== Material provided

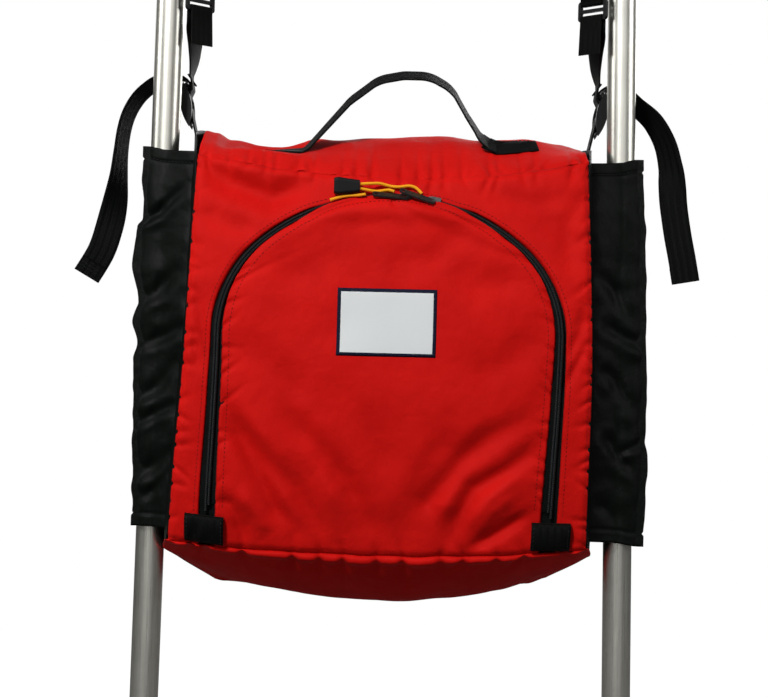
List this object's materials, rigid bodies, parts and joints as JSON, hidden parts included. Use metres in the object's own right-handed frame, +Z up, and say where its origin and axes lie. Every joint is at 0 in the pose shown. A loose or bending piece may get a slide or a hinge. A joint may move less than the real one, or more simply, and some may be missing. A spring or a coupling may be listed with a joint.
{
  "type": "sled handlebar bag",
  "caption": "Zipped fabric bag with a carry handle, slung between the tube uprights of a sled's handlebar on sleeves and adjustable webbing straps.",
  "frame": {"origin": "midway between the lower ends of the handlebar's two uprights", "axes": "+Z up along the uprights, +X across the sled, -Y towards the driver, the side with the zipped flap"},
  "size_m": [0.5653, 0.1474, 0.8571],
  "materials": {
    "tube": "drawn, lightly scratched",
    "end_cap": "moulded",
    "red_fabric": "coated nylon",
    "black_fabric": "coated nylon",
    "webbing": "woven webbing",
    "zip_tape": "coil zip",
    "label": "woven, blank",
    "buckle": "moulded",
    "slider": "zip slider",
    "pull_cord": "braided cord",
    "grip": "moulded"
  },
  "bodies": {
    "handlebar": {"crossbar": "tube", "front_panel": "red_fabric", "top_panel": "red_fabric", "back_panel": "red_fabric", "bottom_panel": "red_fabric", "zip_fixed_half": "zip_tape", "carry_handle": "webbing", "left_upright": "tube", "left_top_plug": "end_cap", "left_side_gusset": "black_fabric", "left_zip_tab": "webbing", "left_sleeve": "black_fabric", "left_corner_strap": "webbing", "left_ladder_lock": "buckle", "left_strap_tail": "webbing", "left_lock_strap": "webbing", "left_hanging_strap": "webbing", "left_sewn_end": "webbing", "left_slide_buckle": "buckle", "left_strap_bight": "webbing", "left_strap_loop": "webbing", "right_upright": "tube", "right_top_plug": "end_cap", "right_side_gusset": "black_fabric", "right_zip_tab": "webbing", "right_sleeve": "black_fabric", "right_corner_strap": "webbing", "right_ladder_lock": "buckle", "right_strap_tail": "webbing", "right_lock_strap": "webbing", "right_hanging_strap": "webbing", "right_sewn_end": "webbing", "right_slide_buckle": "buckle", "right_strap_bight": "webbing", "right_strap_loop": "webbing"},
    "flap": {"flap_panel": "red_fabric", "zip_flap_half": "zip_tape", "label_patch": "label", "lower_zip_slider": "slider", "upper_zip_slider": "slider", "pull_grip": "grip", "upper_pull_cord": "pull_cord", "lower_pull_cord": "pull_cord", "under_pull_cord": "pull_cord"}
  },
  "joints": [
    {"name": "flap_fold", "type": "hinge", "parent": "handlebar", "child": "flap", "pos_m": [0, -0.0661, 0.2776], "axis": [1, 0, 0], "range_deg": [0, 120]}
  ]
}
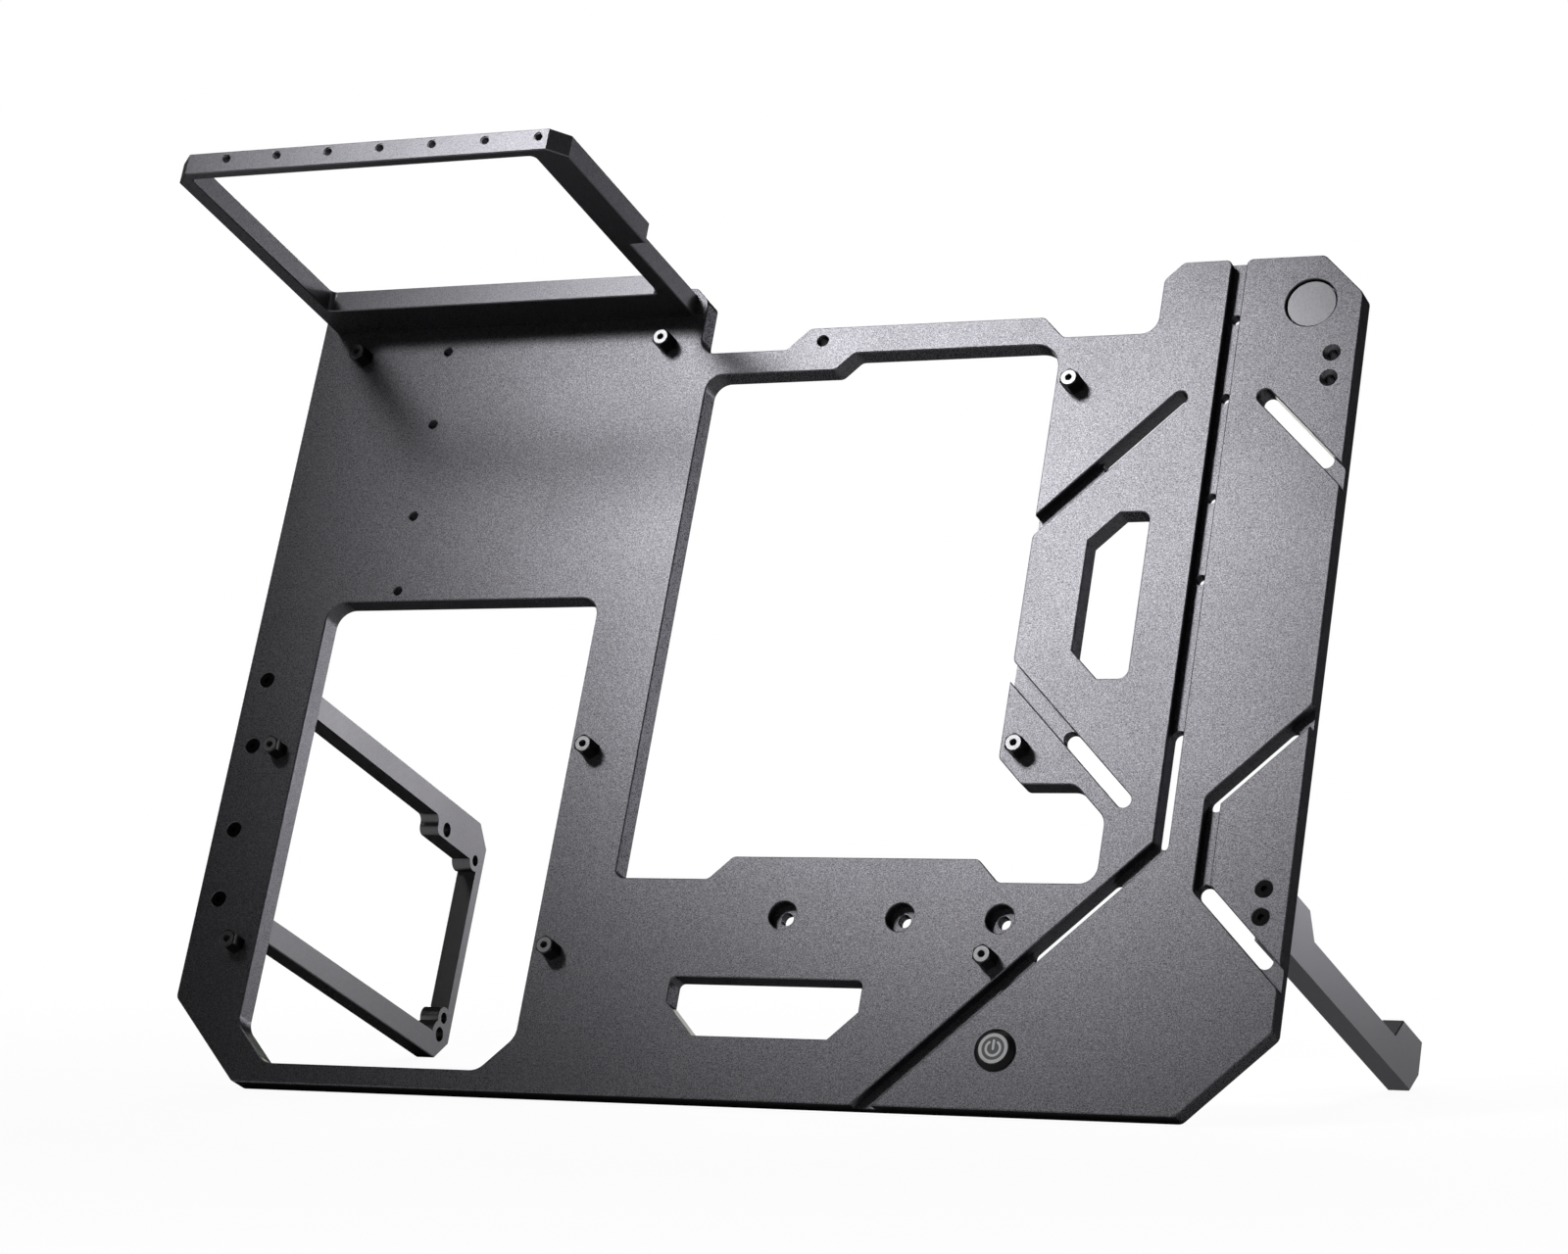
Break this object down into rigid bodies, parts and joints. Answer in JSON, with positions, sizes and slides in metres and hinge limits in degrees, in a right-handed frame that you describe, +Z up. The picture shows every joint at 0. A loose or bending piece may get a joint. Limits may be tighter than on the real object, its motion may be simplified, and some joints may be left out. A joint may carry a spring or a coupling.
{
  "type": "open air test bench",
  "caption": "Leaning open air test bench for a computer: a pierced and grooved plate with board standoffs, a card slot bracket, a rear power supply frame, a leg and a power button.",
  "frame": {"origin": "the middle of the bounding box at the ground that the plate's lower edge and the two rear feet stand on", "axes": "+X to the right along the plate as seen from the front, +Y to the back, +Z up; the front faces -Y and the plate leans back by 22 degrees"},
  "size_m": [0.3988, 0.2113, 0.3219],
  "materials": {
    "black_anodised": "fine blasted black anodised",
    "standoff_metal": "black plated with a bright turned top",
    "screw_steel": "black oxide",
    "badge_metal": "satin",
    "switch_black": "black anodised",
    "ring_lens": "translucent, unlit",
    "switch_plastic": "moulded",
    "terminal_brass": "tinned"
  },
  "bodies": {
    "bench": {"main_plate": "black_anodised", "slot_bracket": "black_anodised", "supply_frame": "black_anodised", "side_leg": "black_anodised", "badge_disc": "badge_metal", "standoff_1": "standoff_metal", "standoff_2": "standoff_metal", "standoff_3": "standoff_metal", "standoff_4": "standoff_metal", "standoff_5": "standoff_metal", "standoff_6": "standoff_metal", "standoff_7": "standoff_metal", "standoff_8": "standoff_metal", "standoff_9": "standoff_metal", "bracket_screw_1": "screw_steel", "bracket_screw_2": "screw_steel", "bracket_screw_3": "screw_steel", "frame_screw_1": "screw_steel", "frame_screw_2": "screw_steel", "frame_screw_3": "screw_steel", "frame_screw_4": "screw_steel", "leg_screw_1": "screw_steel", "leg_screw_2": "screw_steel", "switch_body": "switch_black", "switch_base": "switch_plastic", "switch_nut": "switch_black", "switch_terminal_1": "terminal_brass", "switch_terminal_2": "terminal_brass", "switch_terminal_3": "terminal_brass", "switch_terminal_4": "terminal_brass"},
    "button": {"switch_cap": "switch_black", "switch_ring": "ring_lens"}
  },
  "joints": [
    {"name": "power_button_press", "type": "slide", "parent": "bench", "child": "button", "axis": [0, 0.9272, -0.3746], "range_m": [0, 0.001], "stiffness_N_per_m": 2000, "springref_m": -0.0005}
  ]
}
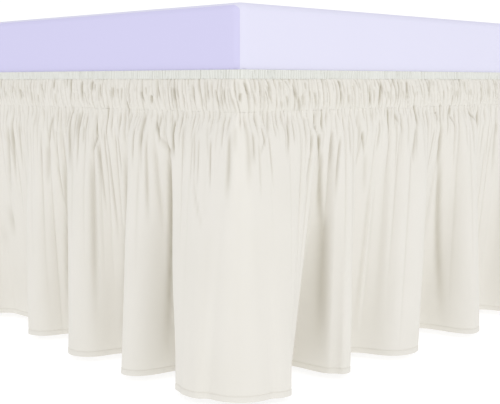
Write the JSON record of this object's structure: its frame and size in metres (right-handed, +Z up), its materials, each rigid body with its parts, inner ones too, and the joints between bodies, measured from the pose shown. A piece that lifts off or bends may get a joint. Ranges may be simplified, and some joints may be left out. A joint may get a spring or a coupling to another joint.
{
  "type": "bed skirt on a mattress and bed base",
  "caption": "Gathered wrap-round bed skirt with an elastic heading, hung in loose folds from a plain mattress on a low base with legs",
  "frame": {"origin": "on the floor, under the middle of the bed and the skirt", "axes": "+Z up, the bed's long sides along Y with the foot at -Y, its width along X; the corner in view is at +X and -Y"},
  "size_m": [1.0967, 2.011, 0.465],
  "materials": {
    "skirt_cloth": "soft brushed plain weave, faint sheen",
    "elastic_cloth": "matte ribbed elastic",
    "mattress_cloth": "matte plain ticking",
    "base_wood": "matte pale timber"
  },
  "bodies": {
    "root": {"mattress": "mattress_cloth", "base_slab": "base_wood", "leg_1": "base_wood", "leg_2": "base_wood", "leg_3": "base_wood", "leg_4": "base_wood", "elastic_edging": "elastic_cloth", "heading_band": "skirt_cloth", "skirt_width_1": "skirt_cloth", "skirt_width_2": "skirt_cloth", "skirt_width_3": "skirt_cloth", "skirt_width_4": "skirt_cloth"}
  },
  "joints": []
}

====

— Task statement —
Output the entries exactly.

— Task answer —
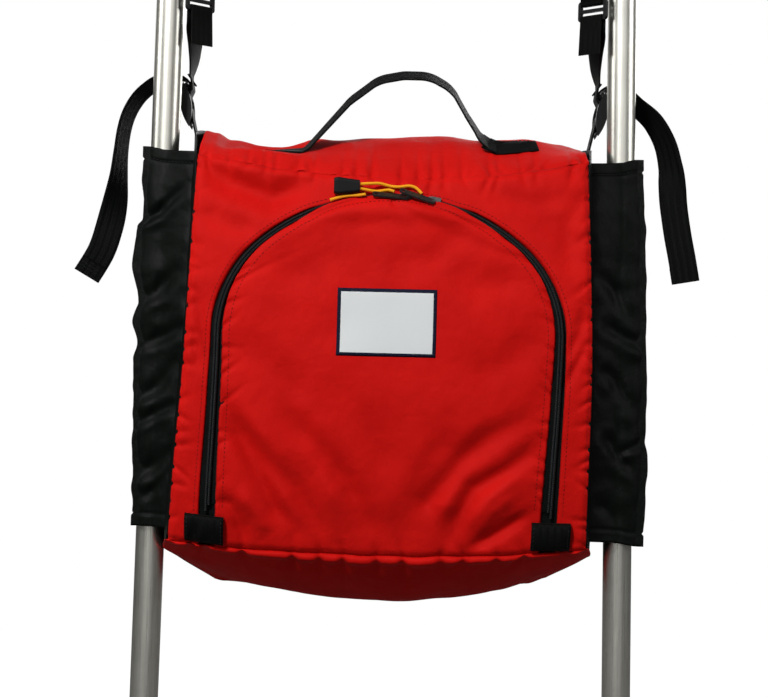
List this object's materials, rigid bodies, parts and joints as JSON, hidden parts included. Use metres in the object's own right-handed frame, +Z up, and say where its origin and axes lie. Every joint is at 0 in the pose shown. A loose or bending piece may get a slide or a hinge. A joint may move less than the real one, or more simply, and some may be missing. A spring or a coupling may be listed with a joint.
{
  "type": "sled handlebar bag",
  "caption": "Zipped fabric bag with a carry handle, slung between the tube uprights of a sled's handlebar on sleeves and adjustable webbing straps.",
  "frame": {"origin": "midway between the lower ends of the handlebar's two uprights", "axes": "+Z up along the uprights, +X across the sled, -Y towards the driver, the side with the zipped flap"},
  "size_m": [0.5653, 0.1474, 0.8571],
  "materials": {
    "tube": "drawn, lightly scratched",
    "end_cap": "moulded",
    "red_fabric": "coated nylon",
    "black_fabric": "coated nylon",
    "webbing": "woven webbing",
    "zip_tape": "coil zip",
    "label": "woven, blank",
    "buckle": "moulded",
    "slider": "zip slider",
    "pull_cord": "braided cord",
    "grip": "moulded"
  },
  "bodies": {
    "handlebar": {"crossbar": "tube", "front_panel": "red_fabric", "top_panel": "red_fabric", "back_panel": "red_fabric", "bottom_panel": "red_fabric", "zip_fixed_half": "zip_tape", "carry_handle": "webbing", "left_upright": "tube", "left_top_plug": "end_cap", "left_side_gusset": "black_fabric", "left_zip_tab": "webbing", "left_sleeve": "black_fabric", "left_corner_strap": "webbing", "left_ladder_lock": "buckle", "left_strap_tail": "webbing", "left_lock_strap": "webbing", "left_hanging_strap": "webbing", "left_sewn_end": "webbing", "left_slide_buckle": "buckle", "left_strap_bight": "webbing", "left_strap_loop": "webbing", "right_upright": "tube", "right_top_plug": "end_cap", "right_side_gusset": "black_fabric", "right_zip_tab": "webbing", "right_sleeve": "black_fabric", "right_corner_strap": "webbing", "right_ladder_lock": "buckle", "right_strap_tail": "webbing", "right_lock_strap": "webbing", "right_hanging_strap": "webbing", "right_sewn_end": "webbing", "right_slide_buckle": "buckle", "right_strap_bight": "webbing", "right_strap_loop": "webbing"},
    "flap": {"flap_panel": "red_fabric", "zip_flap_half": "zip_tape", "label_patch": "label", "lower_zip_slider": "slider", "upper_zip_slider": "slider", "pull_grip": "grip", "upper_pull_cord": "pull_cord", "lower_pull_cord": "pull_cord", "under_pull_cord": "pull_cord"}
  },
  "joints": [
    {"name": "flap_fold", "type": "hinge", "parent": "handlebar", "child": "flap", "pos_m": [0, -0.0661, 0.2776], "axis": [1, 0, 0], "range_deg": [0, 120]}
  ]
}
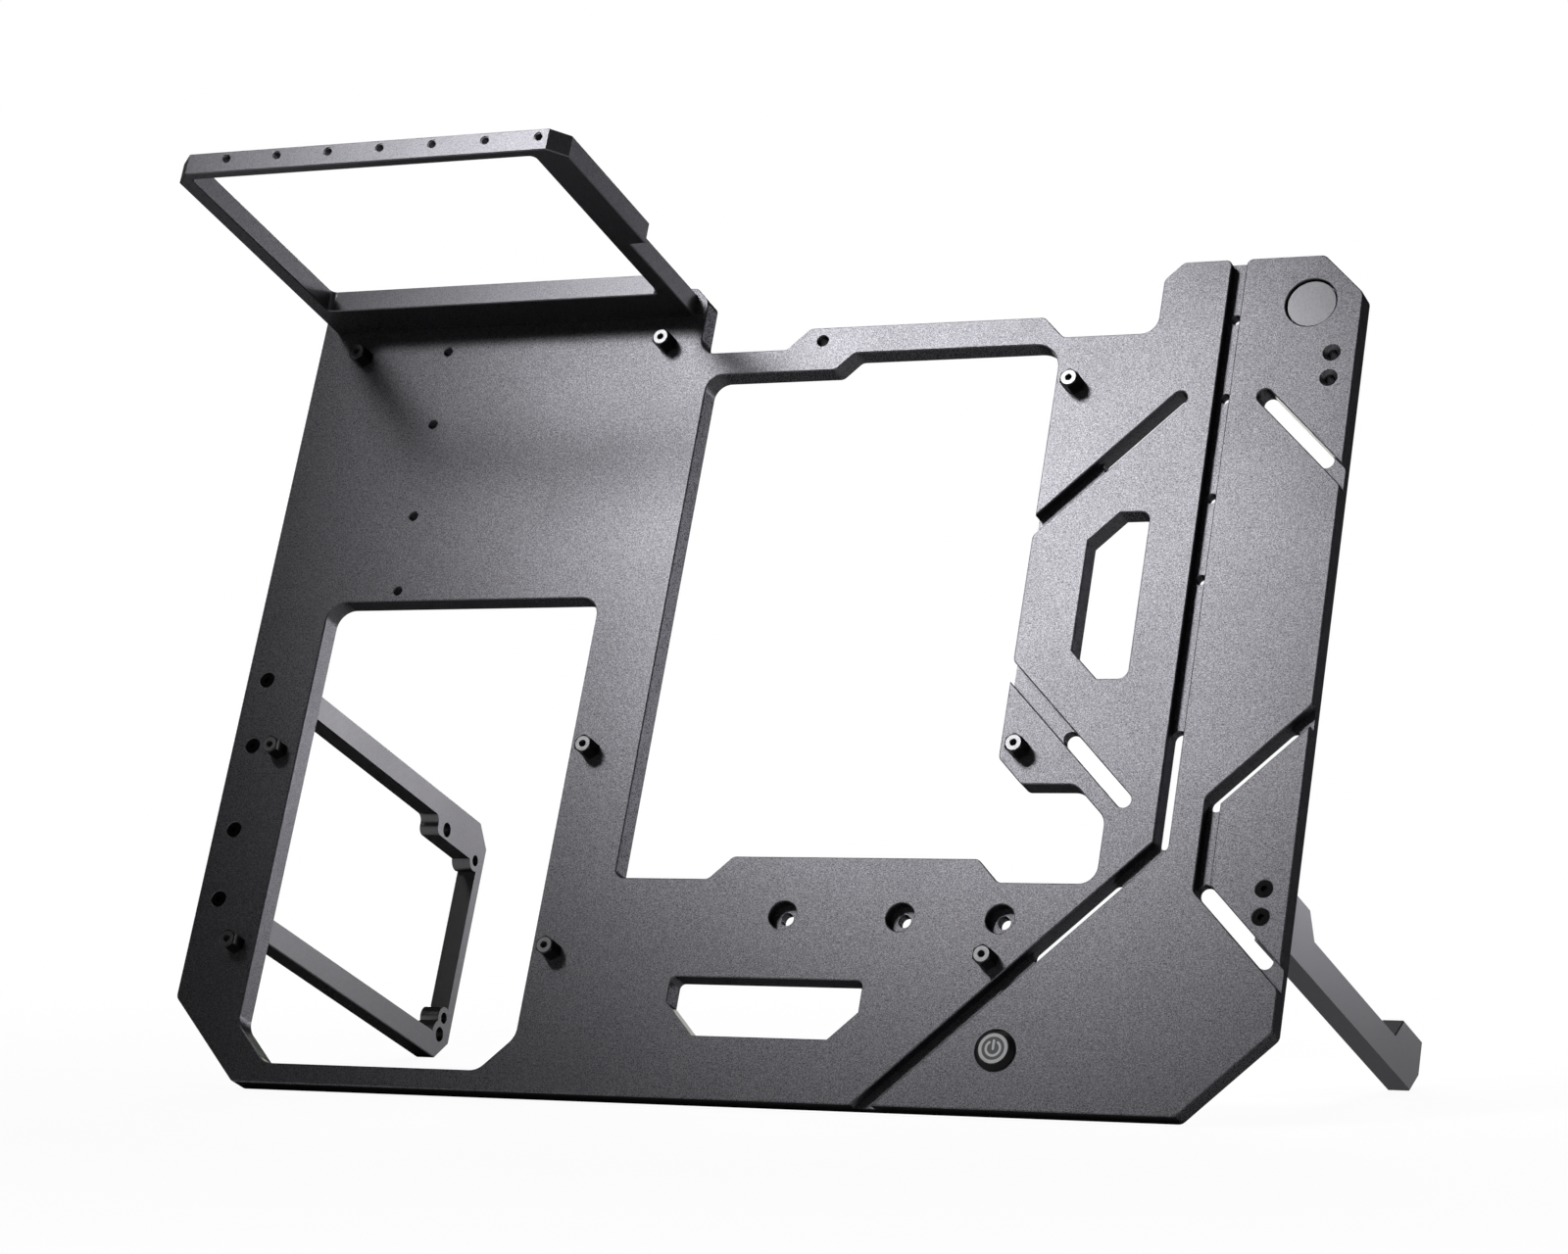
Break this object down into rigid bodies, parts and joints. Answer in JSON, with positions, sizes and slides in metres and hinge limits in degrees, in a right-handed frame that you describe, +Z up. The picture shows every joint at 0. A loose or bending piece may get a joint. Limits may be tighter than on the real object, its motion may be simplified, and some joints may be left out. A joint may carry a spring or a coupling.
{
  "type": "open air test bench",
  "caption": "Leaning open air test bench for a computer: a pierced and grooved plate with board standoffs, a card slot bracket, a rear power supply frame, a leg and a power button.",
  "frame": {"origin": "the middle of the bounding box at the ground that the plate's lower edge and the two rear feet stand on", "axes": "+X to the right along the plate as seen from the front, +Y to the back, +Z up; the front faces -Y and the plate leans back by 22 degrees"},
  "size_m": [0.3988, 0.2113, 0.3219],
  "materials": {
    "black_anodised": "fine blasted black anodised",
    "standoff_metal": "black plated with a bright turned top",
    "screw_steel": "black oxide",
    "badge_metal": "satin",
    "switch_black": "black anodised",
    "ring_lens": "translucent, unlit",
    "switch_plastic": "moulded",
    "terminal_brass": "tinned"
  },
  "bodies": {
    "bench": {"main_plate": "black_anodised", "slot_bracket": "black_anodised", "supply_frame": "black_anodised", "side_leg": "black_anodised", "badge_disc": "badge_metal", "standoff_1": "standoff_metal", "standoff_2": "standoff_metal", "standoff_3": "standoff_metal", "standoff_4": "standoff_metal", "standoff_5": "standoff_metal", "standoff_6": "standoff_metal", "standoff_7": "standoff_metal", "standoff_8": "standoff_metal", "standoff_9": "standoff_metal", "bracket_screw_1": "screw_steel", "bracket_screw_2": "screw_steel", "bracket_screw_3": "screw_steel", "frame_screw_1": "screw_steel", "frame_screw_2": "screw_steel", "frame_screw_3": "screw_steel", "frame_screw_4": "screw_steel", "leg_screw_1": "screw_steel", "leg_screw_2": "screw_steel", "switch_body": "switch_black", "switch_base": "switch_plastic", "switch_nut": "switch_black", "switch_terminal_1": "terminal_brass", "switch_terminal_2": "terminal_brass", "switch_terminal_3": "terminal_brass", "switch_terminal_4": "terminal_brass"},
    "button": {"switch_cap": "switch_black", "switch_ring": "ring_lens"}
  },
  "joints": [
    {"name": "power_button_press", "type": "slide", "parent": "bench", "child": "button", "axis": [0, 0.9272, -0.3746], "range_m": [0, 0.001], "stiffness_N_per_m": 2000, "springref_m": -0.0005}
  ]
}
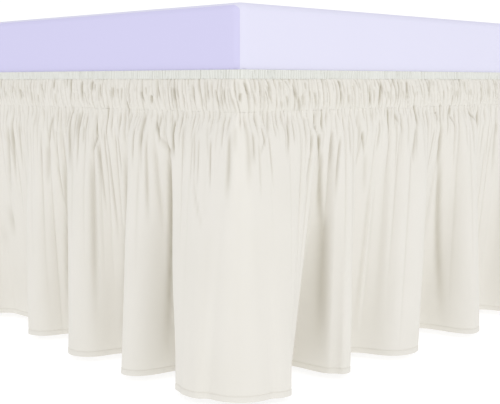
Write the JSON record of this object's structure: its frame and size in metres (right-handed, +Z up), its materials, each rigid body with its parts, inner ones too, and the joints between bodies, measured from the pose shown. A piece that lifts off or bends may get a joint. Ranges may be simplified, and some joints may be left out. A joint may get a spring or a coupling to another joint.
{
  "type": "bed skirt on a mattress and bed base",
  "caption": "Gathered wrap-round bed skirt with an elastic heading, hung in loose folds from a plain mattress on a low base with legs",
  "frame": {"origin": "on the floor, under the middle of the bed and the skirt", "axes": "+Z up, the bed's long sides along Y with the foot at -Y, its width along X; the corner in view is at +X and -Y"},
  "size_m": [1.0967, 2.011, 0.465],
  "materials": {
    "skirt_cloth": "soft brushed plain weave, faint sheen",
    "elastic_cloth": "matte ribbed elastic",
    "mattress_cloth": "matte plain ticking",
    "base_wood": "matte pale timber"
  },
  "bodies": {
    "root": {"mattress": "mattress_cloth", "base_slab": "base_wood", "leg_1": "base_wood", "leg_2": "base_wood", "leg_3": "base_wood", "leg_4": "base_wood", "elastic_edging": "elastic_cloth", "heading_band": "skirt_cloth", "skirt_width_1": "skirt_cloth", "skirt_width_2": "skirt_cloth", "skirt_width_3": "skirt_cloth", "skirt_width_4": "skirt_cloth"}
  },
  "joints": []
}